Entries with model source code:
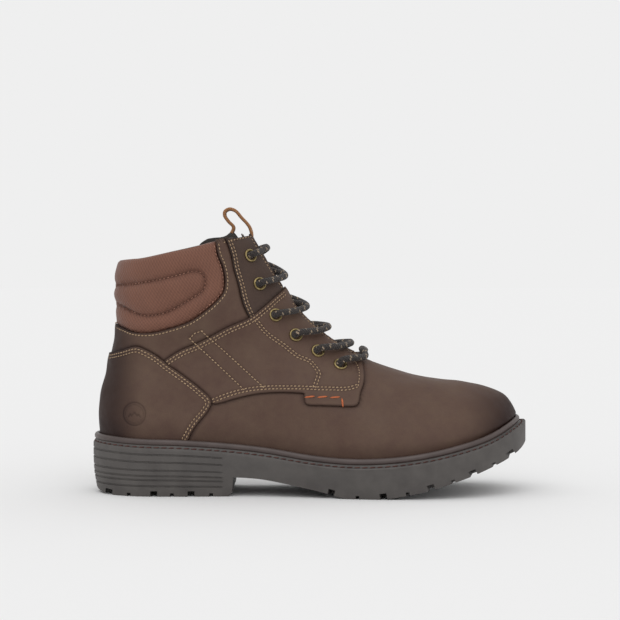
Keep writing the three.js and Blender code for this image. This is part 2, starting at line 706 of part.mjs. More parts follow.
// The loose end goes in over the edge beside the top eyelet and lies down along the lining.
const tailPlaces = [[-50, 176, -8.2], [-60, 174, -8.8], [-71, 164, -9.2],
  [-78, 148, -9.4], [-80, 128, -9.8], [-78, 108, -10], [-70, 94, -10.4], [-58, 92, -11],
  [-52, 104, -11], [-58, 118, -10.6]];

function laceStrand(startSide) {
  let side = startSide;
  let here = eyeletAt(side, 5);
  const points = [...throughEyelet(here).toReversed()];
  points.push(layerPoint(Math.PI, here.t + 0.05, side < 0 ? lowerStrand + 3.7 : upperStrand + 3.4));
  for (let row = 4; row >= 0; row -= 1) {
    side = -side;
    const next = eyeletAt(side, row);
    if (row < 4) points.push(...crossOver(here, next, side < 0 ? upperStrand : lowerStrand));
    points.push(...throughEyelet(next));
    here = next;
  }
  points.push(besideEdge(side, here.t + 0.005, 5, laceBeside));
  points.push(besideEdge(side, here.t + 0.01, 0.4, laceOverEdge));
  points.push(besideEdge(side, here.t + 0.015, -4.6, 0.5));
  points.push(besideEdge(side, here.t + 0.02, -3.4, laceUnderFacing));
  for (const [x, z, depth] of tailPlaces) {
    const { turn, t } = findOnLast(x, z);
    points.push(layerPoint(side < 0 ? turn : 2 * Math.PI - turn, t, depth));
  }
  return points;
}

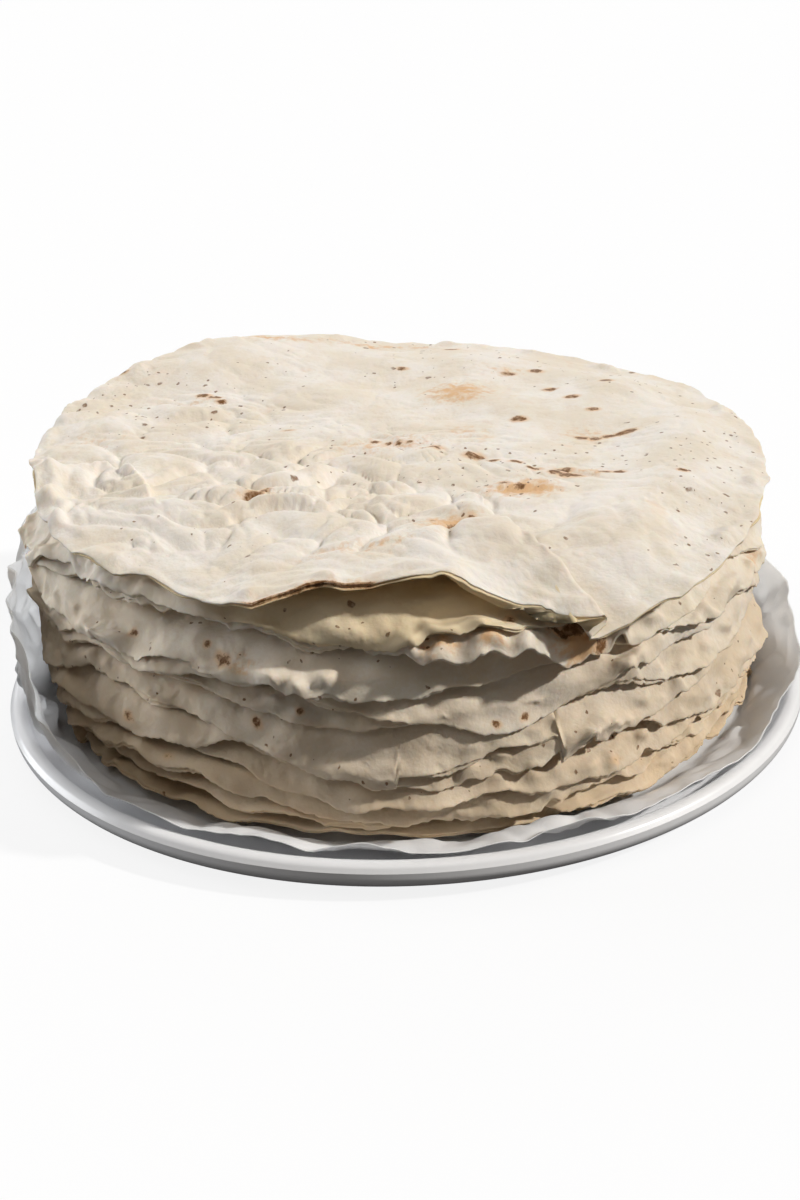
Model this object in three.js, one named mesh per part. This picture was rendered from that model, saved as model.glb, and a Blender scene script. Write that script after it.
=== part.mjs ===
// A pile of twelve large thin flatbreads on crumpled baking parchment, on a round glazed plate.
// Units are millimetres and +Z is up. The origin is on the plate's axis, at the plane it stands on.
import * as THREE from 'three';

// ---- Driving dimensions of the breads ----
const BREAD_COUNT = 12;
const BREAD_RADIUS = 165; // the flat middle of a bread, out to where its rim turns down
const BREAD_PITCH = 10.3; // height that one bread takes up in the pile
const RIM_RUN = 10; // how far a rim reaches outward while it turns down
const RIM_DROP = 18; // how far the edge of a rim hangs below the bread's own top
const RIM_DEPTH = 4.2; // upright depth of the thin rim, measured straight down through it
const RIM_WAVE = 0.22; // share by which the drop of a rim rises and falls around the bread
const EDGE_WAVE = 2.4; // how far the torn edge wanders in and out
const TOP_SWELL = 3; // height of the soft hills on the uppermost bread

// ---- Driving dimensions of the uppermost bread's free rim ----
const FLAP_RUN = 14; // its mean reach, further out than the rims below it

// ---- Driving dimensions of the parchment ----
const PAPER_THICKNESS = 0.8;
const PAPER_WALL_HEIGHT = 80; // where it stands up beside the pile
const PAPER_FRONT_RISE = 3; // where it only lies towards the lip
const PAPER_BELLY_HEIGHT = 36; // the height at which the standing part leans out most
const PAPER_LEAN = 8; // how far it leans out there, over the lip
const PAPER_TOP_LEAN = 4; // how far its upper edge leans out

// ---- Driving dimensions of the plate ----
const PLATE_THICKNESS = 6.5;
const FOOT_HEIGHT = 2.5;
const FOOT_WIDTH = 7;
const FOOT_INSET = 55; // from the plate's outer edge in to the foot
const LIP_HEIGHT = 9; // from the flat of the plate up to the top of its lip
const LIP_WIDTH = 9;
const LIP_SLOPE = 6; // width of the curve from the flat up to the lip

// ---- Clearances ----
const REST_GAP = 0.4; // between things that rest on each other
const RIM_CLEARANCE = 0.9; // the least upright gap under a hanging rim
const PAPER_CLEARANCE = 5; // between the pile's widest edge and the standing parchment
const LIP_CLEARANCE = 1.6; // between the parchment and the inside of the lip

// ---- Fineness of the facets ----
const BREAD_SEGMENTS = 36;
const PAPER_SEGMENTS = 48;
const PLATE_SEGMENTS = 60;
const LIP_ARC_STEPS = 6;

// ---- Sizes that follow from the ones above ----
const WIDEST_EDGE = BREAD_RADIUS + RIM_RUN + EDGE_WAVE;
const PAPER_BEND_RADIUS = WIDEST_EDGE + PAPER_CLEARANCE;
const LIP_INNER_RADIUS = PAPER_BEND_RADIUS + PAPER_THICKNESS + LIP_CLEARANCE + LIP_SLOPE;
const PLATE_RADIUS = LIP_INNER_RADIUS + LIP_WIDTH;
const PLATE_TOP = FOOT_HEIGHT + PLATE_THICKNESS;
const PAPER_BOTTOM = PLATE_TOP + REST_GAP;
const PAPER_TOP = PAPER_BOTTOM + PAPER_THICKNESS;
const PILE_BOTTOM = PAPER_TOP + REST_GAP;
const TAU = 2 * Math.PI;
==
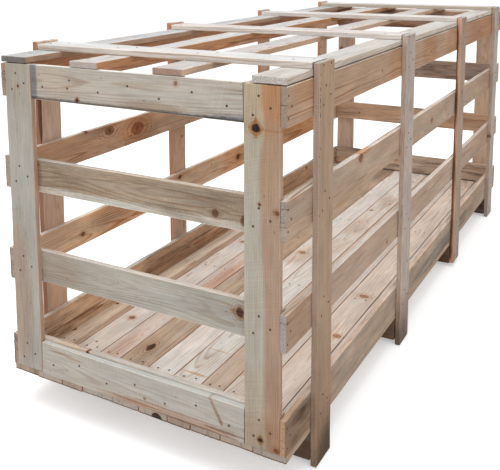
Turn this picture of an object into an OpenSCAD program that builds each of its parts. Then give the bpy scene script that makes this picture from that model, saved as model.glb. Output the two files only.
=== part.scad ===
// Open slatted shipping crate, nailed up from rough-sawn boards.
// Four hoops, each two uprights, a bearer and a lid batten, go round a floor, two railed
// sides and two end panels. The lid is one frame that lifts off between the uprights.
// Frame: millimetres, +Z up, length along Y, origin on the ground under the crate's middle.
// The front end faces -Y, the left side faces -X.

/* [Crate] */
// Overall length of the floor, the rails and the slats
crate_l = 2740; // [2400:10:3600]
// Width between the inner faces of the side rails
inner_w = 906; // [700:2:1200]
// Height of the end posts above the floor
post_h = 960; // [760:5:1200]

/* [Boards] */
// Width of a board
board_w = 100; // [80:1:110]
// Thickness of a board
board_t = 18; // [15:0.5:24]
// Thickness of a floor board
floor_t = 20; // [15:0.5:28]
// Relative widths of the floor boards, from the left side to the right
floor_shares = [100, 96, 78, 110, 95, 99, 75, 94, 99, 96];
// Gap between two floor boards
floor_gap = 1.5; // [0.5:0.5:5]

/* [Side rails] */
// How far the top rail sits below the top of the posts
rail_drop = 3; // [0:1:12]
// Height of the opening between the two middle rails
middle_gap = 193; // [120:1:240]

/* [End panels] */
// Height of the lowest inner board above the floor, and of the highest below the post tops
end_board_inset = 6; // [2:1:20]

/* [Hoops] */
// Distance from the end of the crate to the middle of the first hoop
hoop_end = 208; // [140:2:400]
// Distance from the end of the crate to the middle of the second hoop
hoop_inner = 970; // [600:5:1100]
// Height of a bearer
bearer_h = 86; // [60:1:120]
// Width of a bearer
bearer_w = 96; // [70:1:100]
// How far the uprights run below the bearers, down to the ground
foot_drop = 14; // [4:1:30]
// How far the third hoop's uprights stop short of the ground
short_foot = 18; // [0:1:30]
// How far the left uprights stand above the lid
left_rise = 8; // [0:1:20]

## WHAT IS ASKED
Begin at the line containing "Model this object", end at the line containing "const TOP_SWELL = 3;", and reproduce every line in that range exactly, both ends included.

## COMPLETED TASK
Model this object in three.js, one named mesh per part. This picture was rendered from that model, saved as model.glb, and a Blender scene script. Write that script after it.
=== part.mjs ===
// A pile of twelve large thin flatbreads on crumpled baking parchment, on a round glazed plate.
// Units are millimetres and +Z is up. The origin is on the plate's axis, at the plane it stands on.
import * as THREE from 'three';

// ---- Driving dimensions of the breads ----
const BREAD_COUNT = 12;
const BREAD_RADIUS = 165; // the flat middle of a bread, out to where its rim turns down
const BREAD_PITCH = 10.3; // height that one bread takes up in the pile
const RIM_RUN = 10; // how far a rim reaches outward while it turns down
const RIM_DROP = 18; // how far the edge of a rim hangs below the bread's own top
const RIM_DEPTH = 4.2; // upright depth of the thin rim, measured straight down through it
const RIM_WAVE = 0.22; // share by which the drop of a rim rises and falls around the bread
const EDGE_WAVE = 2.4; // how far the torn edge wanders in and out
const TOP_SWELL = 3; // height of the soft hills on the uppermost bread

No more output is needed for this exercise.